Historic periodicals chronicle lives of Cuban exiles

When Cubans started leaving their country after Fidel Castro came into power more than 45 years ago, they strove to keep their heritage alive.

In their new homes, the Cuban exiles formed organizations named after the municipalities where they lived in Cuba. They published newspapers, magazines and newsletters about the issues Cuban exiles faced.

Many of these publications are showcased in “Chronicling the Cuban Exodus: Cuban Exile Periodicals, 1959-2004,” an exhibition that recently opened at the Cuban Heritage Collection [CHC] of the Richter Library.

“It’s a unique collection,” Esperanza de Varona, CHC director, said of the collection. “No other institution has this.”

De Varona, who came from Cuba in 1965, said that many young Cuban-Americans have embraced the idea of having a Cuban collection at UM that collects and preserves their heritage.

In association with ProQuest, an information collection and distribution company, and Micrographics, a microfilm company, the CHC will begin microfilming the publications in order to make them accessible around the globe. Marta Lee-Perriard, of ProQuest, said the microfilming process is a way to document fragile periodicals that may otherwise be lost to decay.

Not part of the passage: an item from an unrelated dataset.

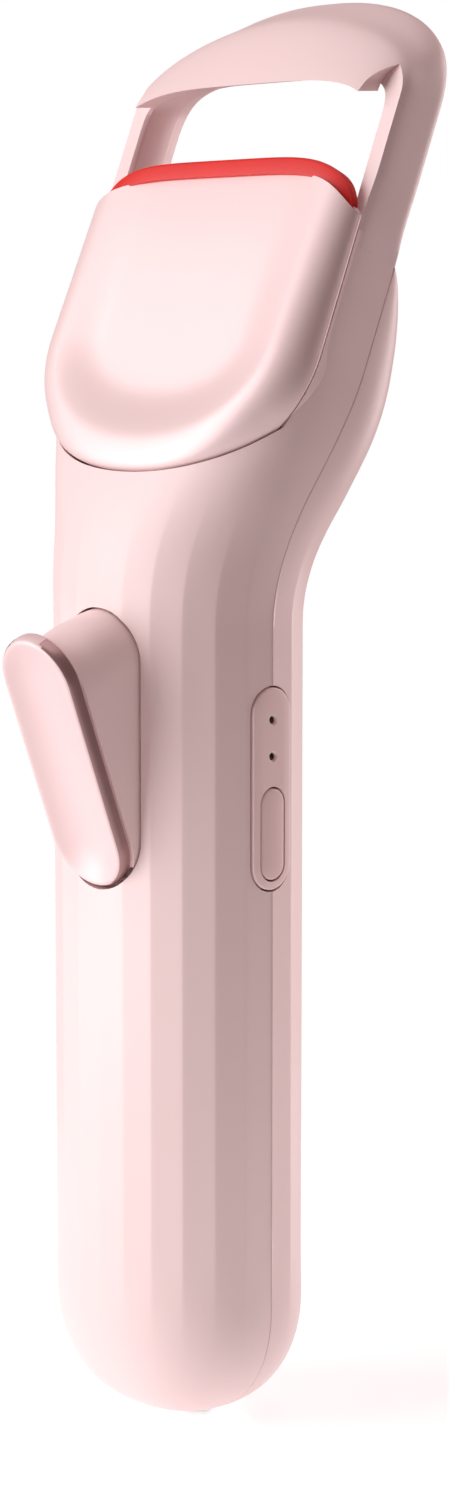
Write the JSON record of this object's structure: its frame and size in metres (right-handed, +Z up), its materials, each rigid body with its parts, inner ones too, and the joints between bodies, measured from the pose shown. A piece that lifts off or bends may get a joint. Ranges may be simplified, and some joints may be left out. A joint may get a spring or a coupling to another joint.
{
  "type": "eyelash curler",
  "caption": "Handheld trigger-operated heated eyelash curler: faceted handle, leaning head with an arch, and a spring-loaded jaw with a red pad that slides up to the arch",
  "frame": {"origin": "mouth of the charging socket on the handle axis at the bottom tip of the handle", "axes": "+Z up along the handle, -Y toward the trigger (front), +X toward the power button (right side)"},
  "size_m": [0.0386, 0.0453, 0.1497],
  "materials": {
    "front_shell": "satin soft-touch pale pink",
    "rear_cover": "satin soft-touch pale pink",
    "side_panel": "satin dusty pink",
    "light_pipe_upper": "dark tinted clear plastic",
    "light_pipe_lower": "dark tinted clear plastic",
    "circuit_board": "green solder mask",
    "status_leds": "white package",
    "tact_switch": "black",
    "usb_c_socket": "plain steel",
    "usb_board": "green solder mask",
    "battery": "blue sleeve",
    "battery_cradle": "natural white",
    "battery_leads": "red insulation",
    "chassis": "natural white",
    "trigger_pin": "ground steel",
    "guide_rods": "ground steel",
    "guide_bracket_lower": "natural white",
    "guide_bracket_upper": "natural white",
    "bracket_screws": "zinc plated",
    "trigger_lever": "satin pale pink",
    "trigger_plate": "satin metallic rose",
    "trigger_spring": "spring steel",
    "jaw_carriage": "natural white",
    "follower_pin": "ground steel",
    "front_plate": "satin metallic rose",
    "heater_block": "machined",
    "heating_element": "white ceramic",
    "thermistor": "black bead",
    "silicone_pad": "matte red silicone",
    "power_button": "satin dusty pink"
  },
  "bodies": {
    "handle": {"front_shell": "front_shell", "rear_cover": "rear_cover", "side_panel": "side_panel", "light_pipe_upper": "light_pipe_upper", "light_pipe_lower": "light_pipe_lower", "circuit_board": "circuit_board", "status_leds": "status_leds", "tact_switch": "tact_switch", "usb_c_socket": "usb_c_socket", "usb_board": "usb_board", "battery": "battery", "battery_cradle": "battery_cradle", "battery_leads": "battery_leads", "chassis": "chassis", "trigger_pin": "trigger_pin", "guide_rods": "guide_rods", "guide_bracket_lower": "guide_bracket_lower", "guide_bracket_upper": "guide_bracket_upper", "bracket_screws": "bracket_screws"},
    "trigger": {"trigger_lever": "trigger_lever", "trigger_plate": "trigger_plate", "trigger_spring": "trigger_spring"},
    "jaw": {"jaw_carriage": "jaw_carriage", "follower_pin": "follower_pin", "front_plate": "front_plate", "heater_block": "heater_block", "heating_element": "heating_element", "thermistor": "thermistor", "silicone_pad": "silicone_pad"},
    "button": {"power_button": "power_button"}
  },
  "joints": [
    {"name": "trigger_hinge", "type": "hinge", "parent": "handle", "child": "trigger", "pos_m": [0, -0.0056, 0.0605], "axis": [-1, 0, 0], "range_deg": [0, 14.5], "stiffness_Nm_per_rad": 0.15, "springref_deg": -20.05},
    {"name": "jaw_slide", "type": "slide", "parent": "handle", "child": "jaw", "axis": [0, 0.3907, 0.9205], "range_m": [0, 0.008]},
    {"name": "button_press", "type": "slide", "parent": "handle", "child": "button", "axis": [-1, 0, 0], "range_m": [0, 0.0005], "stiffness_N_per_m": 400, "springref_m": -0.0006}
  ],
  "couplings": [
    {"joint": "trigger_hinge", "follows": "jaw_slide", "rad_per_m": 31.62}
  ]
}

Altogether, the CHC has 1,456 titles, with about 175,000 issues. Since they began planning the microfilm project two years ago, de Varona and her staff have been contacting Cuban municipalities, both in the U.S. and abroad, to find issues missing from the collection. They have received hundreds of issues.

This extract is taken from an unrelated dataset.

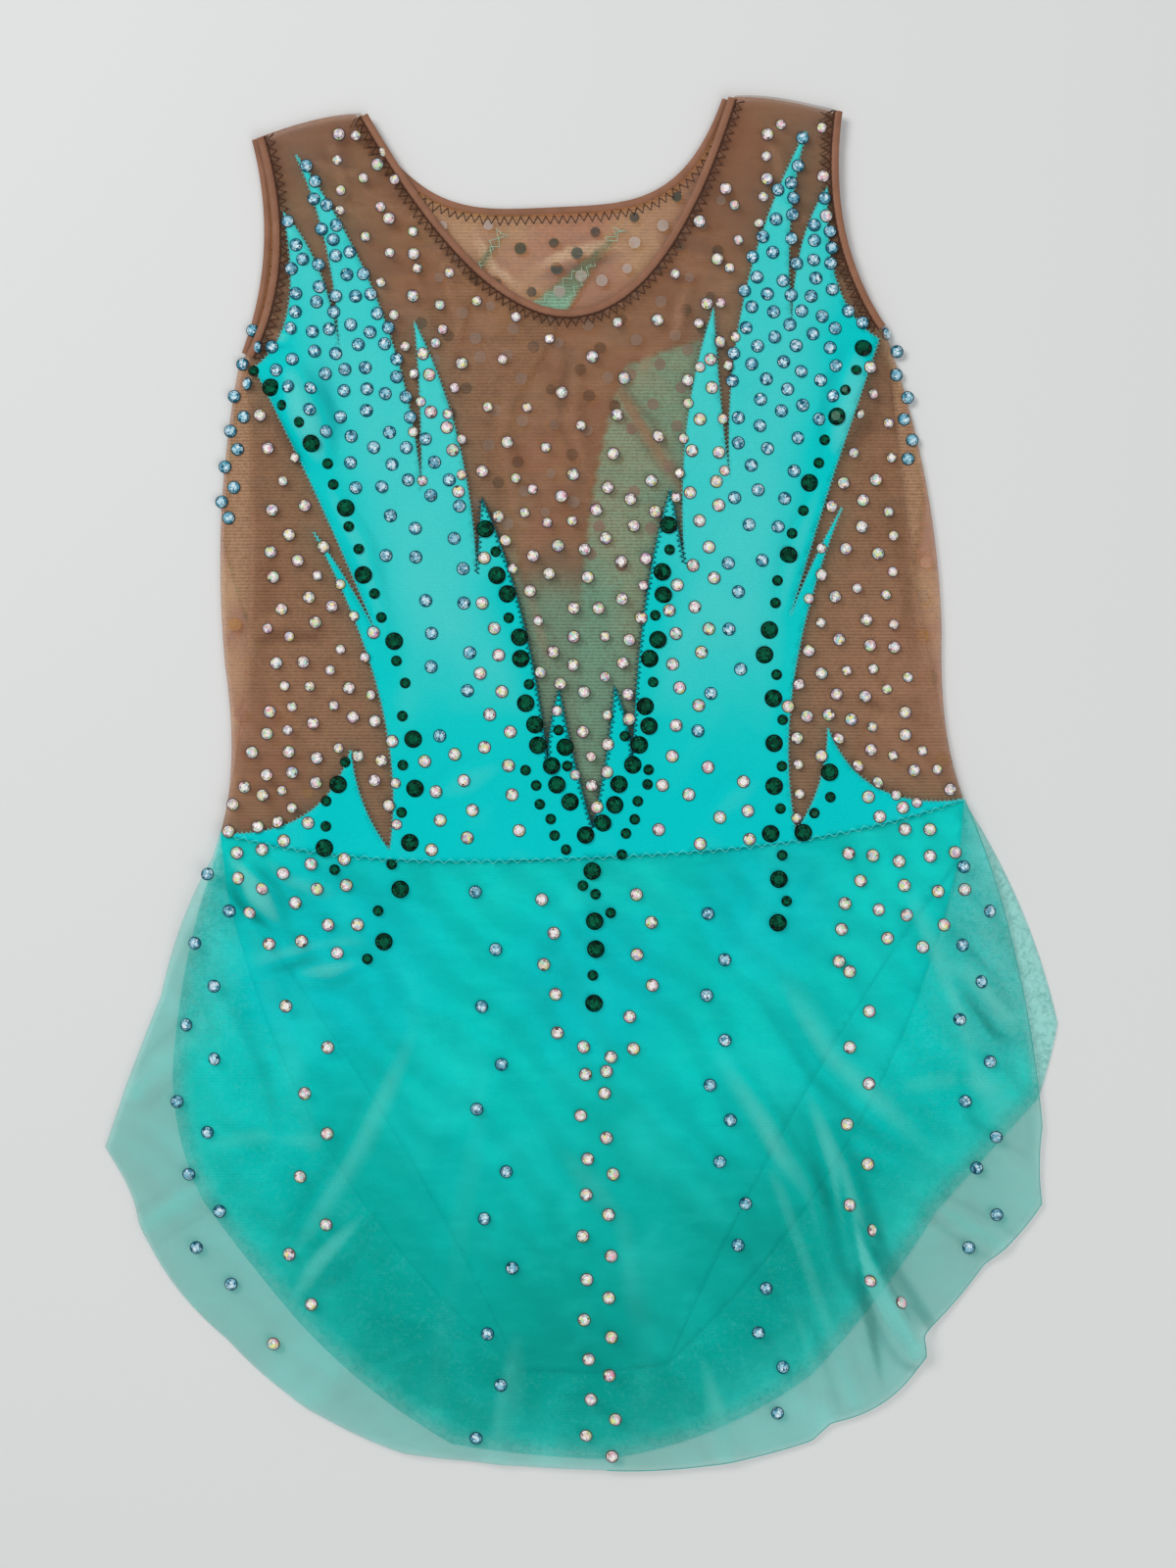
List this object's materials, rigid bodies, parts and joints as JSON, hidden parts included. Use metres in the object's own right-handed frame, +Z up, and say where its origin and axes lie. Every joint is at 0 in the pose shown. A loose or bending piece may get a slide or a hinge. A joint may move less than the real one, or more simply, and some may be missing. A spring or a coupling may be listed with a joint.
{
  "type": "rhythmic gymnastics leotard",
  "caption": "Child's sleeveless rhythmic gymnastics leotard with a sheer mesh body, flame appliques and a short two-layer skirt, laid flat with its front up.",
  "frame": {"origin": "on the surface the leotard lies on, under the middle of its bounding box", "axes": "+Y towards the shoulders, +X to the wearer's left (the viewer's right), +Z up out of its front"},
  "size_m": [0.344, 0.4956, 0.0099],
  "materials": {
    "body_mesh": "sheer skin-brown stretch mesh",
    "flame_lycra": "turquoise stretch jersey, airbrushed from pale to deep",
    "brief_lycra": "turquoise stretch jersey",
    "skirt_mesh": "sheer turquoise stretch mesh",
    "binding": "skin-brown folded elastic binding",
    "stitching": "zigzag and overlock thread",
    "clear_crystal": "flat-back crystal with a rainbow coating",
    "blue_crystal": "light blue flat-back crystal",
    "green_crystal": "dark emerald flat-back crystal"
  },
  "bodies": {
    "root": {"front_mesh": "body_mesh", "back_mesh": "body_mesh", "front_flames": "flame_lycra", "back_flame_left": "flame_lycra", "back_flame_right": "flame_lycra", "brief_front": "brief_lycra", "brief_back": "brief_lycra", "front_skirt": "skirt_mesh", "back_skirt": "skirt_mesh", "front_neck_binding": "binding", "back_neck_binding": "binding", "front_left_armhole_binding": "binding", "front_right_armhole_binding": "binding", "back_left_armhole_binding": "binding", "back_right_armhole_binding": "binding"}
  },
  "joints": []
}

CHC bibliographer Lesbia Varona said that the periodicals reach all the way back to 1959. Some were started in Cuba and continued in other countries, many changing their names slightly. Avance became El Avance Criollo. Bohemia became Bohemia Libre.

Varona, who left Cuba in 1966, said the municipalities and their publications were a way for Cuban exiles to keep in touch with their old friends and neighbors in their new home country.

“You feel very alone in that country,” Varona said. “At the beginning, you feel naked.”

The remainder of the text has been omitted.